On a more serious note, however, there’s a great cat-and-mouse sequence when Scully follows Gloria and the stranger all the way to a chic indoor mall. The long shots and close-ups are spectacular; the mall is almost Escher-like, with its many staircases, elevators and doors. You have to scour the screen.
That whole “chase”, from start to finish, must be 20 minutes long.
It’s an amazing construction.
Plus it culminates in the most hilarious moment of the whole picture, with Scully and Gloria embracing outside a tunnel on a beach: the camera swirls around them as they make out in an exaggerated fashion to overly romantic music. It’s so over-the-top that it’s nothing short of high camp – intentional or not.

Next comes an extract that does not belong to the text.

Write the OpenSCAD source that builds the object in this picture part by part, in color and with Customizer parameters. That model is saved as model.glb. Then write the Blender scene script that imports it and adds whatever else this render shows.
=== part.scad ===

But, since everything about this picture seems deliberate, I can’t help but think that De Palma knew exactly how crazy that scene was. I suspect that he intended it to look and feel fake, enhanced as it was by Scully’s imagination, which, being an actor, is deeply rooted in such cinematic cheesiness.

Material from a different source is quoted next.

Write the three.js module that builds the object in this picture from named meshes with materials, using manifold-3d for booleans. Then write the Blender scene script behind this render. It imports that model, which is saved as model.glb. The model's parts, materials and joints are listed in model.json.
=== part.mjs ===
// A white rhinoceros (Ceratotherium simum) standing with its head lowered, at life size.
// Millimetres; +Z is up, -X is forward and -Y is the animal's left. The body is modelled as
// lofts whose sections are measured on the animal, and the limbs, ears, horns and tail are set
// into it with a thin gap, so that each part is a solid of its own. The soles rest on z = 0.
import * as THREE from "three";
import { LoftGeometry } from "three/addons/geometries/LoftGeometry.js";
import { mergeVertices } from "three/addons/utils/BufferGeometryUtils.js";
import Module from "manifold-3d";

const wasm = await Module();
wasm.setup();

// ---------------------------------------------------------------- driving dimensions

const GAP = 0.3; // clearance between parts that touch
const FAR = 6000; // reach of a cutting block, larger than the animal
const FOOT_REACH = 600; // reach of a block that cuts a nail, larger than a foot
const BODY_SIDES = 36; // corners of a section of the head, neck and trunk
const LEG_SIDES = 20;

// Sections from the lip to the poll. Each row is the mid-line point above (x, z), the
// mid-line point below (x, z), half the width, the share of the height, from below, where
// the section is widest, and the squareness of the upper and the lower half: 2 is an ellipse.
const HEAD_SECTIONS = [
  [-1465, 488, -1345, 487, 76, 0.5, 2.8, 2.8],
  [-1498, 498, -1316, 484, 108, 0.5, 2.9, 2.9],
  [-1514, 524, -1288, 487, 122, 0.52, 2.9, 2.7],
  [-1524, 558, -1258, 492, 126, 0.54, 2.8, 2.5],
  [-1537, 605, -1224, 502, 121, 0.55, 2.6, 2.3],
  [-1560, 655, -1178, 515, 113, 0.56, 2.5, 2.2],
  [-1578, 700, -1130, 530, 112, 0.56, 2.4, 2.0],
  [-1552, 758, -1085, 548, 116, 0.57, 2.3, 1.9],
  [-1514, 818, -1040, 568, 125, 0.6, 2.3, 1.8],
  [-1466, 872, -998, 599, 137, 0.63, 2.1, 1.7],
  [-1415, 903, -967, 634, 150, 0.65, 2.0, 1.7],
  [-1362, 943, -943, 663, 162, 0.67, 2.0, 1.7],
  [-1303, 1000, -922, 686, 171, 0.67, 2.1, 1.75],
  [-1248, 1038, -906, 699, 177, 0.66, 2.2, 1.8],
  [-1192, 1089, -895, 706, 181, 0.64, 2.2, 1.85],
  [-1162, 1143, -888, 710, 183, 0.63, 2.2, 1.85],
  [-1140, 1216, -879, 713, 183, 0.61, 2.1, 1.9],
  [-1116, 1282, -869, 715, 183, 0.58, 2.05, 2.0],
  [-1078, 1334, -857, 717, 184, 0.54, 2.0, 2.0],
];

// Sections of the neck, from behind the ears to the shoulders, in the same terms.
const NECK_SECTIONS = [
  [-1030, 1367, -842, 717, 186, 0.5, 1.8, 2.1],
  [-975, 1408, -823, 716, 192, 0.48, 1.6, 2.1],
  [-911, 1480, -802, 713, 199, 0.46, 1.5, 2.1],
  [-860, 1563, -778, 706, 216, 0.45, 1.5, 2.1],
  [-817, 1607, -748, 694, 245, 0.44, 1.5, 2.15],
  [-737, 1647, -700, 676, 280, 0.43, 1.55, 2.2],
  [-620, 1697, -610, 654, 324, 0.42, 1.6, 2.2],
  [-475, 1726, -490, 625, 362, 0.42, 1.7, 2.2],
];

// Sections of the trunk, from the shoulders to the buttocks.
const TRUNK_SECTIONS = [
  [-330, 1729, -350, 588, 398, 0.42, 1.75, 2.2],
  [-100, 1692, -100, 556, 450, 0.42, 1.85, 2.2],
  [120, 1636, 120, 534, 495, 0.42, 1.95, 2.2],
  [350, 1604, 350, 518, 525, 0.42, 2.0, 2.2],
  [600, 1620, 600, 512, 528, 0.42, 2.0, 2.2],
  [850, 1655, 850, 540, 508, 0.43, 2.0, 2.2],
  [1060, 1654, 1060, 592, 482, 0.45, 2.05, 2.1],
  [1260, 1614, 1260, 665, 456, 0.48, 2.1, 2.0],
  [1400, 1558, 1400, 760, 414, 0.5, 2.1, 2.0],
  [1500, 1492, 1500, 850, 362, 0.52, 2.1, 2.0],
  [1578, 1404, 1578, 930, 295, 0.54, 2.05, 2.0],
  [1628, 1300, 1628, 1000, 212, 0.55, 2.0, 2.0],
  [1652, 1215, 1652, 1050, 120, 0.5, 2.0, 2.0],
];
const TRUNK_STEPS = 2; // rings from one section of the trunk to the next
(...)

It wasn’t because De Palma lacked skill, clearly. I mean, he even considered such details as having the telescope that Scully watched Gloria with shake and go out of focus, to give it a realistic effect. So I’m convinced that what we see in the movie was planned – it wasn’t accidental or a mistake.

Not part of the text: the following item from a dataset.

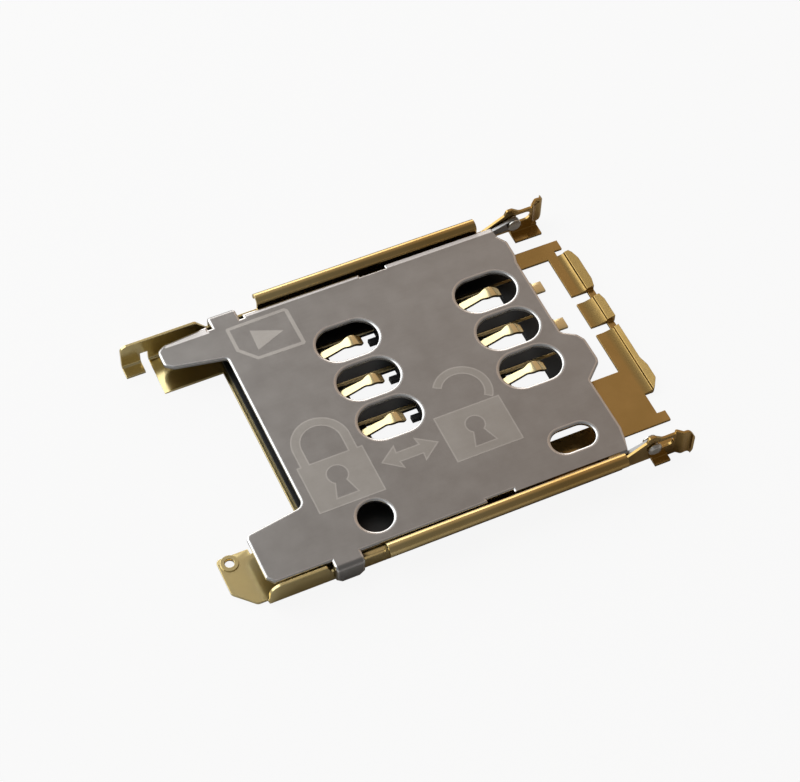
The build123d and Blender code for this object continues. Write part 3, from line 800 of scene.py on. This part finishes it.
def smoothPiece(form, name):
    # A finished form, facing outward and smooth, as an object that modifiers can finish.
    bmesh.ops.recalc_face_normals(form, faces=form.faces)
    for face in form.faces:
        face.smooth = True
    mesh = bpy.data.meshes.new(name)
    form.to_mesh(mesh)
    form.free()
    return showMesh(name, mesh)


def springStrip():
    spring = bmesh.new()
    loftSpring(spring)
    piece = smoothPiece(spring, "springStrip")
    smooth = piece.modifiers.new("smooth bends", "SUBSURF")
    smooth.levels = contactLook["smoothing"]
    smooth.render_levels = contactLook["smoothing"]
    return bakeModifiers(piece, "springStrip")


def contactBars():
    # The flat strip around the spring, with its window, and the tail that folds down to the board.
    look = contactLook
    bars = bmesh.new()
    low, high = look["top"] - look["sheet"], look["top"]
    half, inner, tail = look["half"], look["windowHalf"], look["tailWidth"] / 2
    outline = [(look["barLeft"], -half), (look["barRight"], -half), (look["barRight"], -tail),
               (look["tailDown"], -tail), (look["tailDown"], tail), (look["barRight"], tail),
               (look["barRight"], half), (look["barLeft"], half)]
    window = [(look["windowLeft"], -inner), (look["windowLeft"], inner),
              (look["windowRight"], inner), (look["windowRight"], -inner)]
    plate(bars, outline, low, high, [window])
    down, sheet, foot = look["tailDown"], look["sheet"], look["tailFoot"]
    bend = [(down + out * sheet, high - drop * sheet) for out, drop in look["tailBend"]]
    bend += [(down + sheet, foot * sheet), (down + foot * sheet, sheet), (look["tailEnd"], sheet),
             (look["tailEnd"], 0.0), (down, 0.0)]
    near = [bars.verts.new(Vector((x, -tail, z)) * mm) for x, z in bend]
    far = [bars.verts.new(Vector((x, tail, z)) * mm) for x, z in bend]
    for i in range(len(bend)):
        j = (i + 1) % len(bend)
        bars.faces.new((near[i], near[j], far[j], far[i]))
    bars.faces.new(list(reversed(near)))
    bars.faces.new(far)
    bmesh.ops.recalc_face_normals(bars, faces=bars.faces)
    bmesh.ops.dissolve_limit(bars, angle_limit=flatAngle, verts=bars.verts, edges=bars.edges)
    piece = smoothPiece(bars, "contactBars")
    roundEdges(piece, look["edge"], look["edgeSegments"])
    return bakeModifiers(piece, "contactBars")


def makeContactTemplate():
    both = bmesh.new()
    for part in (springStrip(), contactBars()):
        both.from_mesh(part.data)
        bpy.data.objects.remove(part)
    joined = bpy.data.meshes.new("contactTemplate")
    both.to_mesh(joined)
    both.free()
    for polygon in joined.polygons:
        polygon.use_smooth = True
    return showMesh("contactTemplate", joined)


def contactRowsTree():
    tree = bpy.data.node_groups.new("contactRows", "GeometryNodeTree")
    for label, kind in (("Contact", "Object"), ("Columns", "Int"), ("Rows", "Int"), ("Pitch X", "Float"),
                        ("Pitch Y", "Float"), ("Middle", "Vector"), ("Finish", "Material"),
                        ("Side Shade Finish", "Material")):
        tree.interface.new_socket(name=label, in_out="INPUT", socket_type="NodeSocket" + kind)
    tree.interface.new_socket(name="Geometry", in_out="OUTPUT", socket_type="NodeSocketGeometry")
    start, end = tree.nodes.new("NodeGroupInput"), tree.nodes.new("NodeGroupOutput")
    link = tree.links.new

    def span(count, pitch):
        less = mathNode(tree, "SUBTRACT", start.outputs[count], 1.0)
        return mathNode(tree, "MULTIPLY", less, start.outputs[pitch])

    grid = tree.nodes.new("GeometryNodeMeshGrid")
    link(start.outputs["Columns"], grid.inputs["Vertices X"])
    link(start.outputs["Rows"], grid.inputs["Vertices Y"])
    link(span("Columns", "Pitch X"), grid.inputs["Size X"])
    link(span("Rows", "Pitch Y"), grid.inputs["Size Y"])
    moved = tree.nodes.new("GeometryNodeTransform")
    link(grid.outputs["Mesh"], moved.inputs["Geometry"])
    link(start.outputs["Middle"], moved.inputs["Translation"])
    model = tree.nodes.new("GeometryNodeObjectInfo")
    link(start.outputs["Contact"], model.inputs["Object"])
    placed = tree.nodes.new("GeometryNodeInstanceOnPoints")
    link(moved.outputs["Geometry"], placed.inputs["Points"])
    link(model.outputs["Geometry"], placed.inputs["Instance"])
    real = tree.nodes.new("GeometryNodeRealizeInstances")
    link(placed.outputs["Instances"], real.inputs["Geometry"])
    painted = tree.nodes.new("GeometryNodeSetMaterial")
    link(real.outputs["Geometry"], painted.inputs["Geometry"])
    link(start.outputs["Finish"], painted.inputs["Material"])
    # The spring's side faces take the painted shade finish.
    sheared = tree.nodes.new("GeometryNodeInputNamedAttribute")
    sheared.data_type = "BOOLEAN"
    sheared.inputs["Name"].default_value = "sheared"
    sides = tree.nodes.new("GeometryNodeSetMaterial")
    link(painted.outputs["Geometry"], sides.inputs["Geometry"])
    link(sheared.outputs["Attribute"], sides.inputs["Selection"])
    link(start.outputs["Side Shade Finish"], sides.inputs["Material"])
    link(sides.outputs["Geometry"], end.inputs["Geometry"])
    return tree


def makeContacts():
    look = contactLook
    template = makeContactTemplate()
    tree = contactRowsTree()
    piece = showMesh("contactSprings", bpy.data.meshes.new("contactSprings"))
    modifier = piece.modifiers.new("contact rows", "NODES")
    modifier.node_group = tree
    middle = ((look["firstX"] + look["pitchX"] * (look["columns"] - 1) / 2) * mm,
              (look["firstY"] - look["pitchY"] * (look["rows"] - 1) / 2) * mm, 0.0)
    values = {"Contact": template, "Columns": look["columns"], "Rows": look["rows"],
              "Pitch X": look["pitchX"] * mm, "Pitch Y": look["pitchY"] * mm,
              "Middle": middle, "Finish": contactGold, "Side Shade Finish": sideShadeGold}
    for item in tree.interface.items_tree:
        if item.in_out == "INPUT":
            modifier[item.identifier] = values[item.name]
    levelNormals(piece)
    bakeModifiers(piece, "contactSprings")
    bpy.data.objects.remove(template)
    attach(piece, "socket")
    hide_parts(*[f"contact_{i}" for i in range(1, 7)])


makeContacts()
print("contacts ready")


# Hinge pins

pinLook = {
    "edge": 0.03, "segments": 3,
    "nodes": {"hinge_pin_far": "hingePinFar", "hinge_pin_near": "hingePinNear"},
}

for pinNode, pinName in pinLook["nodes"].items():
    pin = refinedCopy(pinNode, pinName, pinLook["edge"], pinLook["segments"])
    setMaterials(pin, pinSteel)
    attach(pin, "hinge_pins")
    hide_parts(pinNode)
print("pins ready")


# Floor, lights, world and camera

stageLook = {
    "floorHalf": 3.0, "paper": (0.78, 0.77, 0.76),
    "paperShare": 0.09,       # how much of the paper's light and shadow the camera sees in the white floor
    "roomStops": [(0.0, (0.62, 0.65, 0.68)), (0.5, (0.205, 0.197, 0.190)),
                  (0.8, (0.46, 0.325, 0.228)), (1.0, (0.39, 0.272, 0.185))],
    "roomAcross": (-0.25, 0.55),
    # Levels of the room at two values of the direction's Y, Z or X
    "farSide": (0.12, 1.0, -0.15, 0.42), "horizon": (0.6, 0.0, 0.0, 0.30), "leftSide": (1.0, 0.0, 0.2, 0.6),
    "mirroredWhite": 0.15,    # how much of the white background metal shows through the room's tones
    "aim": (0, 0, 1),
    # Name, place, size, brightness as seen in a mirror, colour
    "lamps": [("farLeftKey", (-116, 120, 112), (232, 240), 1.5, (0.95, 0.985, 1.0)),
              ("farStrip", (40, 186, 62), (150, 112), 2.1, (1.0, 0.99, 0.97))],
}
cameraLook = {
    "place": (-29.930, -59.427, 93.693), "turn": (0.9304302, 0.2972765, -0.0761279, -0.2003270),
    "sensor": 36.0, "lens": 104.969, "nearest": 0.005, "farthest": 10.0,
}


def lightPathFactor(tree, *outputs):
    path = tree.nodes.new("ShaderNodeLightPath")
    total = path.outputs[outputs[0]]
    for output in outputs[1:]:
        total = mathNode(tree, "MAXIMUM", total, path.outputs[output])
    return total


def makeFloor():
    half = stageLook["floorHalf"]
    mesh = bpy.data.meshes.new("floor")
    corners = [(-half, -half, 0), (half, -half, 0), (half, half, 0), (-half, half, 0)]
    mesh.from_pydata(corners, [], [(0, 1, 2, 3)])
    floor = showMesh("floor", mesh)
    material = bpy.data.materials.new("floorPaper")
    material.use_nodes = True
    tree = material.node_tree
    tree.nodes.clear()
    paper = tree.nodes.new("ShaderNodeBsdfDiffuse")
    paper.inputs["Color"].default_value = (*stageLook["paper"], 1)
    glow = tree.nodes.new("ShaderNodeEmission")
    glow.inputs["Color"].default_value = (1, 1, 1, 1)
    glow.inputs["Strength"].default_value = 1.0
    seen = tree.nodes.new("ShaderNodeMixShader")
    seen.inputs["Fac"].default_value = stageLook["paperShare"]
    tree.links.new(glow.outputs[0], seen.inputs[1])
    tree.links.new(paper.outputs[0], seen.inputs[2])
    choice = tree.nodes.new("ShaderNodeMixShader")
    tree.links.new(lightPathFactor(tree, "Is Camera Ray", "Is Transmission Ray"), choice.inputs["Fac"])
    tree.links.new(paper.outputs[0], choice.inputs[1])
    tree.links.new(seen.outputs[0], choice.inputs[2])
    out = tree.nodes.new("ShaderNodeOutputMaterial")
    tree.links.new(choice.outputs[0], out.inputs["Surface"])
    mesh.materials.append(material)


def makeWorld():
    look = stageLook
    world = bpy.data.worlds.new("studio")
    bpy.context.scene.world = world
    world.use_nodes = True
    tree = world.node_tree
    tree.nodes.clear()
    direction = tree.nodes.new("ShaderNodeTexCoord").outputs["Generated"]
    parts = tree.nodes.new("ShaderNodeSeparateXYZ")
    tree.links.new(direction, parts.inputs[0])
    across = rangeNode(tree, parts.outputs["X"], 0.0, 1.0, *look["roomAcross"])
    room = rampNode(tree, across, look["roomStops"])
    farSide = rangeNode(tree, parts.outputs["Y"], *look["farSide"])
    horizon = rangeNode(tree, parts.outputs["Z"], *look["horizon"])
    leftSide = rangeNode(tree, parts.outputs["X"], *look["leftSide"])
    level = mathNode(tree, "ADD", farSide, mathNode(tree, "MULTIPLY", horizon, leftSide))
    sky = tree.nodes.new("ShaderNodeVectorMath")
    sky.operation = "SCALE"
    tree.links.new(room, sky.inputs[0])
    tree.links.new(level, sky.inputs["Scale"])
    studio = tree.nodes.new("ShaderNodeBackground")
    tree.links.new(sky.outputs[0], studio.inputs["Color"])
    white = tree.nodes.new("ShaderNodeBackground")
    white.inputs["Color"].default_value = (1, 1, 1, 1)
    mirrored = mathNode(tree, "MULTIPLY", lightPathFactor(tree, "Is Glossy Ray"), look["mirroredWhite"])
    seen = mathNode(tree, "MAXIMUM", lightPathFactor(tree, "Is Camera Ray", "Is Transmission Ray"), mirrored)
    choice = tree.nodes.new("ShaderNodeMixShader")
    tree.links.new(seen, choice.inputs["Fac"])
    tree.links.new(studio.outputs[0], choice.inputs[1])
    tree.links.new(white.outputs[0], choice.inputs[2])
    out = tree.nodes.new("ShaderNodeOutputWorld")
    tree.links.new(choice.outputs[0], out.inputs["Surface"])


def softbox(name, place, size, strength, colour):
    # An area light aimed at the middle of the socket.
    lamp = bpy.data.lights.new(name, "AREA")
    lamp.shape = "RECTANGLE"
    lamp.size, lamp.size_y = size[0] * mm, size[1] * mm
    lamp.energy = strength * math.pi * lamp.size * lamp.size_y
    lamp.color = colour
    stand = bpy.data.objects.new(name, lamp)
    bpy.context.scene.collection.objects.link(stand)
    stand.location = Vector(place) * mm
    aim = Vector(stageLook["aim"]) * mm - stand.location
    stand.rotation_mode = "QUATERNION"
    stand.rotation_quaternion = aim.to_track_quat("-Z", "Y")


def makeCamera():
    look = cameraLook
    camera = bpy.data.cameras.new("photoCamera")
    camera.sensor_width = look["sensor"]
    camera.lens = look["lens"]
    camera.clip_start = look["nearest"]
    camera.clip_end = look["farthest"]
    view = bpy.data.objects.new("photoCamera", camera)
    bpy.context.scene.collection.objects.link(view)
    view.location = Vector(look["place"]) * mm
    view.rotation_mode = "QUATERNION"
    view.rotation_quaternion = Quaternion(look["turn"])
    bpy.context.scene.camera = view


makeFloor()
makeWorld()
for lampSizes in stageLook["lamps"]:
    softbox(*lampSizes)
makeCamera()
bpy.context.scene.view_settings.view_transform = "Standard"
print("stage ready")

Still, De Palma left me with a few questions along the way:
- How could Scully follow Gloria all day and not be noticed by her – especially given how close he stayed?
- Why would the stranger try to steal Gloria’s purse in broad daylight, of all times?
- Why would Scully not call Gloria the moment that he saw the stranger in her house?
- Why would the stranger use such an unwieldy tool to do open the safe?
- What are the odds that Scully could catch up to the stranger at the end, given his head start?
And, finally, what about that final scene, where he finds himself on the set again? Is it because the whole movie was a fantasy of his? Or was he imagining himself on the set to build up the courage to overcome his claustrophobia? It’s not clear which, but I would love to imagine that all of it was a fantasy.
After all, it’s called ‘Body Double’; it’s the substitution of one person for another to give audiences a seamless illusion of reality. And it’s quite possible that Scully’s imagination served that very same function for this audience; perhaps we were never meant to see what was really happening.
Maybe Scully was on the set all along.
Frankly, I don’t want to know De Palma’s true intention; I’d much rather ruminate over it some more and try to pick the picture apart until I’ve figured it out myself. Heck, I can create my own reality too. And maybe, in my version of the making of ‘Body Double’, Scully never met Gloria or the stranger.
They might never have existed at all.